Für eine Stellungnahme wäre ich sehr dankbar.
Mit freundlichen Grüßen
Sehr geehrter Herr Lohmann!
Herzlichen Dank für Ihre Anfrage. Sie haben Recht: die Trassenfindung beim Eisernen Rhein bewegt die Gemüter – vor allem die der möglichen Anwohner(innen). Der befürchtete zusätzliche Lärm spielt eine wesentliche Rolle in der Debatte. Nicht teilen kann ich Ihre Einschätzung, dass die real existierende Belastung vieler Bürger(innen) im Kreis Viersen dabei keine Erwähnung findet. Über die Bürgerinitiative von Herrn Tenhagen in Dülken oder den Lärm der „Ludmilla“ wurde ausführlich diskutiert und derzeit wird an innerstädtischem Lärmschutz in Viersen gearbeitet.
Viele gute Ansätze zum Themenfeld „Lärm vermeiden – vor Lärm schützen“ finden sich im Nationalen Lärmschutzpaket, das das Bundesministerium für Verkehr, Bau und Stadtentwicklung bereits im Februar 2007 vorgelegt hat: diese reichen von der raumplanerischen Lärmvorsorge über die Lärmminderung an der Quelle, emmissionsabhängige Trassenpreise, Lärmsanierungspläne bis hin zur Forschungsförderung. Leider sind es bisher Pläne geblieben und der Verdacht drängt sich auf, dass es mehr um eine PR-Aktion während der deutschen EU-Ratspräsidentschaft, als um aktives Handeln ging. Konsequent wäre es zum Beispiel gewesen, aus dem Konjunkturpaket II die erforderlichen 500 Millionen Euro für die Umrüstung der lauten rund 136.000 Güterwaggons, die in Deutschland unterwegs sind, zu finanzieren. Auch die lärmabhängigen Trassenpreise hätten schon eingeführt werden können, aber offenbar sind die wirtschaftlichen Interessen noch stärker. Mit der EU-Umgebungslärmrichtlinie und anderen gesetzlichen Grundlagen haben wir bereits jetzt Instrumente an der Hand, um für mehr Ruhe zu sorgen. Lärmschutz beschränkt sich für mich nicht auf die hässlichen Lärmschutzwände, die sich nicht mit dem Stadtbild vertragen oder manchmal sogar unwirksam sind, wie es sich offenbar an der A 52 in Niederkrüchten herausstellt. Was meines Erachtens fehlt, sind Forschungen, welche Faktoren genau auschlaggebend sind, ob wir Geräusche als Lärm empfinden oder nicht. Aber eines ist ziemlich eindeutig: weit über 60% der Deutschen fühlt sich besonders durch den Verkehrslärm gestört – teilweise mit massiven gesundheitlichen Folgen von den Herz-Kreislauferkrankungen bis zu schweren psychischen und sozialen Beeinträchtigungen.

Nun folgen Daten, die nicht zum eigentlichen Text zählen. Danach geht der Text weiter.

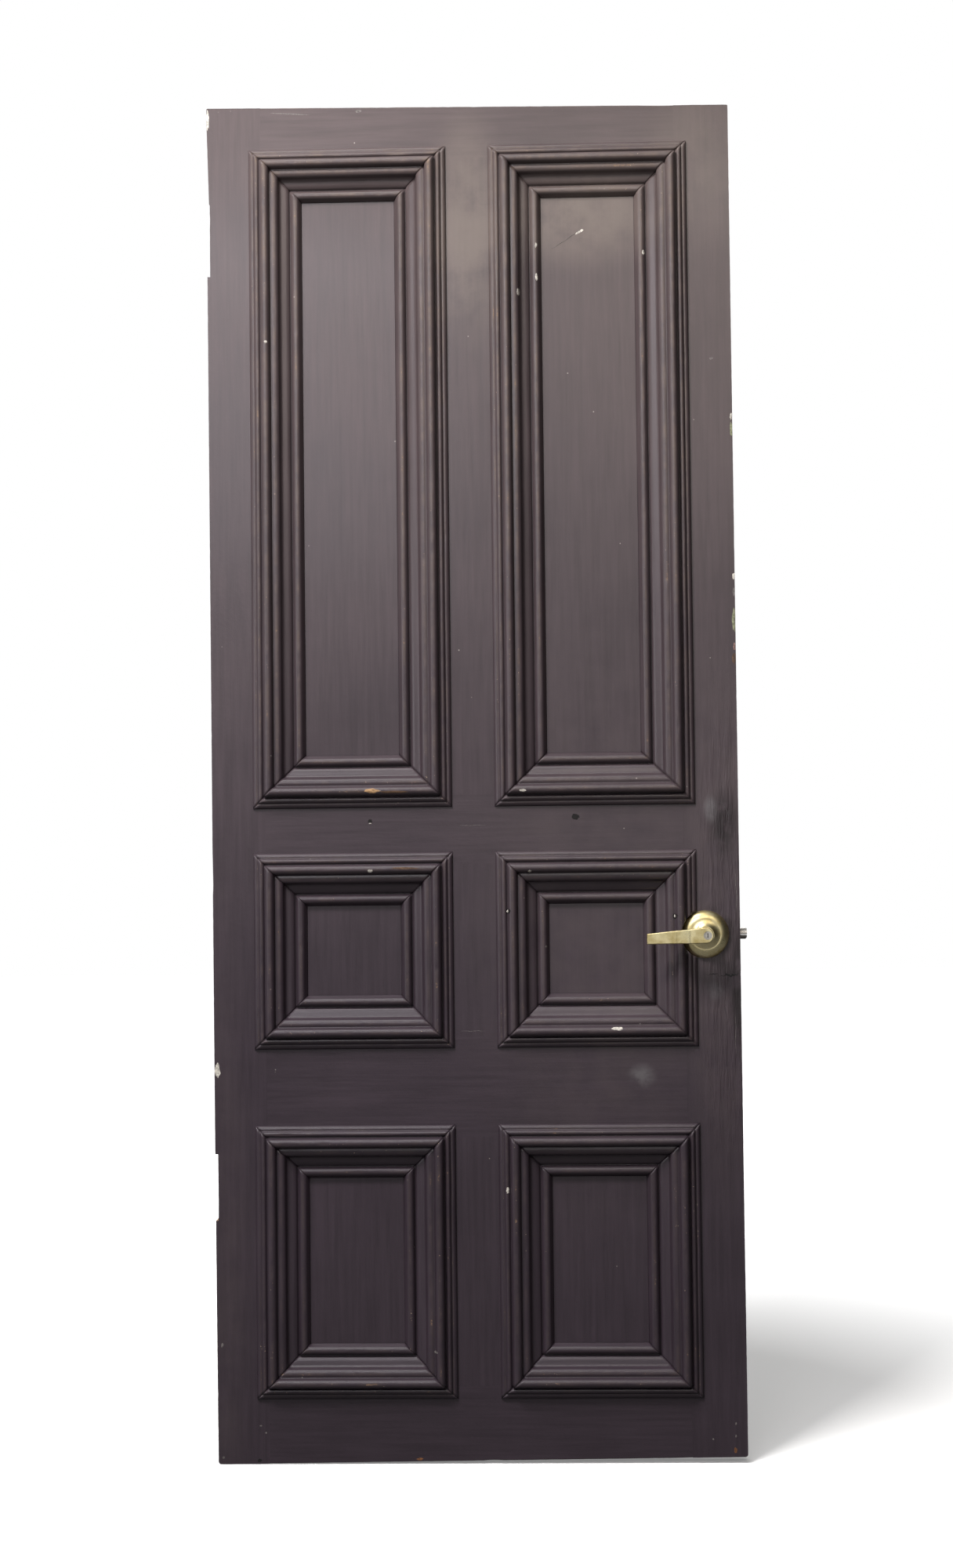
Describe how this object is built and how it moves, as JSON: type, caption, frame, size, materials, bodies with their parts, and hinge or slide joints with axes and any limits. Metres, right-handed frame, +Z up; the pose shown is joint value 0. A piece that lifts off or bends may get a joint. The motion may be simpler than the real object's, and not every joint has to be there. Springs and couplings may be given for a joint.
{
  "type": "pine door",
  "caption": "Painted framed and panelled pine door leaf with planted bolection mouldings, recesses for hinges and a keyed lever latch.",
  "frame": {"origin": "on the bottom edge, at the middle of the leaf's width and of its thickness", "axes": "+Z up, -Y out of the moulded front face, +X from the hinge edge towards the lock edge"},
  "size_m": [0.9271, 0.1676, 2.3612],
  "materials": {
    "painted_pine": "worn satin paint",
    "lacquered_brass": "worn lacquer",
    "nickel": "satin",
    "plated_steel": "dull plated"
  },
  "bodies": {
    "door_leaf": {"hinge_stile": "painted_pine", "lock_stile": "painted_pine", "top_rail": "painted_pine", "upper_lock_rail": "painted_pine", "lower_lock_rail": "painted_pine", "bottom_rail": "painted_pine", "upper_muntin": "painted_pine", "middle_muntin": "painted_pine", "lower_muntin": "painted_pine", "upper_left_panel": "painted_pine", "upper_right_panel": "painted_pine", "middle_left_panel": "painted_pine", "middle_right_panel": "painted_pine", "lower_left_panel": "painted_pine", "lower_right_panel": "painted_pine", "upper_left_moulding_top": "painted_pine", "upper_left_moulding_bottom": "painted_pine", "upper_left_moulding_left": "painted_pine", "upper_left_moulding_right": "painted_pine", "upper_right_moulding_top": "painted_pine", "upper_right_moulding_bottom": "painted_pine", "upper_right_moulding_left": "painted_pine", "upper_right_moulding_right": "painted_pine", "middle_left_moulding_top": "painted_pine", "middle_left_moulding_bottom": "painted_pine", "middle_left_moulding_left": "painted_pine", "middle_left_moulding_right": "painted_pine", "middle_right_moulding_top": "painted_pine", "middle_right_moulding_bottom": "painted_pine", "middle_right_moulding_left": "painted_pine", "middle_right_moulding_right": "painted_pine", "lower_left_moulding_top": "painted_pine", "lower_left_moulding_bottom": "painted_pine", "lower_left_moulding_left": "painted_pine", "lower_left_moulding_right": "painted_pine", "lower_right_moulding_top": "painted_pine", "lower_right_moulding_bottom": "painted_pine", "lower_right_moulding_left": "painted_pine", "lower_right_moulding_right": "painted_pine", "outside_rose": "lacquered_brass", "outside_spring_cage": "plated_steel", "inside_rose": "lacquered_brass", "inside_spring_cage": "plated_steel", "lever_springs": "plated_steel", "lock_chassis": "plated_steel", "latch_tube": "plated_steel", "latch_spring": "plated_steel", "latch_faceplate": "plated_steel", "faceplate_screws": "plated_steel", "through_screws": "plated_steel"},
    "outside_lever": {"outside_lever": "lacquered_brass", "outside_spindle": "plated_steel", "key_cylinder": "nickel"},
    "inside_lever": {"inside_lever": "lacquered_brass", "inside_spindle": "plated_steel"},
    "latch_bolt": {"latch_bolt": "plated_steel"},
    "deadlatch_plunger": {"deadlatch_plunger": "plated_steel"},
    "retractor": {"retractor": "plated_steel"},
    "key_plug": {"key_plug": "nickel"},
    "turn_button": {"turn_button": "lacquered_brass"}
  },
  "joints": [
    {"name": "outside_lever_turn", "type": "hinge", "parent": "door_leaf", "child": "outside_lever", "pos_m": [0.3969, 0, 0.897], "axis": [0, -1, 0], "range_deg": [0, 45], "stiffness_Nm_per_rad": 0.8, "springref_deg": -28.65},
    {"name": "inside_lever_turn", "type": "hinge", "parent": "door_leaf", "child": "inside_lever", "pos_m": [0.3969, 0, 0.897], "axis": [0, -1, 0], "range_deg": [0, 45], "stiffness_Nm_per_rad": 0.8, "springref_deg": -28.65},
    {"name": "latch_bolt_slide", "type": "slide", "parent": "door_leaf", "child": "latch_bolt", "axis": [-1, 0, 0], "range_m": [0, 0.0127], "deforming": ["latch_spring"]},
    {"name": "deadlatch_plunger_slide", "type": "slide", "parent": "door_leaf", "child": "deadlatch_plunger", "axis": [-1, 0, 0], "range_m": [0, 0.0127]},
    {"name": "retractor_slide", "type": "slide", "parent": "door_leaf", "child": "retractor", "axis": [-1, 0, 0], "range_m": [0, 0.0127]},
    {"name": "key_plug_turn", "type": "hinge", "parent": "outside_lever", "child": "key_plug", "pos_m": [0.3969, 0, 0.897], "axis": [0, -1, 0], "range_deg": [0, 90]},
    {"name": "turn_button_turn", "type": "hinge", "parent": "inside_lever", "child": "turn_button", "pos_m": [0.3969, 0, 0.897], "axis": [0, -1, 0], "range_deg": [0, 90]}
  ],
  "couplings": [
    {"joint": "latch_bolt_slide", "follows": "outside_lever_turn", "m_per_rad": 0.01617},
    {"joint": "deadlatch_plunger_slide", "follows": "outside_lever_turn", "m_per_rad": 0.01617},
    {"joint": "retractor_slide", "follows": "outside_lever_turn", "m_per_rad": 0.01617}
  ]
}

Hier möchte ich mich dafür stark machen, nur noch leisere Fahr- und Flugzeuge zuzulassen und insgesamt unser Mobilitätskonzept zu hinterfragen. Sind nicht viele Transporte eher lohnkostenbedingt und könnte ein europaweiter Mindestlohn Abhilfe schaffen? Wie lassen sich Fahrradverkehr und der ÖPNV besser fördern? Was Lärmminderung angeht, können Sie auch Ihre Kommunalpolitiker vor Ort in die Pflicht nehmen, denn auch sie haben die mit der EU-Umgebungslärmrichtlinie die Möglichkeit, ihre Stadt leiser zu gestalten.
Ihre Frage nach der Chance, meine kurz geschilderten Positionen innerparteilich durchzusetzen, erübrigt sich fast. Wir Grüne halten Lärm für eins der zentralen Umweltprobleme und sehen dringenden Bedarf, unsere Umwelt leiser und gesundheitsfreundlicher zu gestalten – vom Handyklingelton über Laubsauger bis hin zum Flugzeug.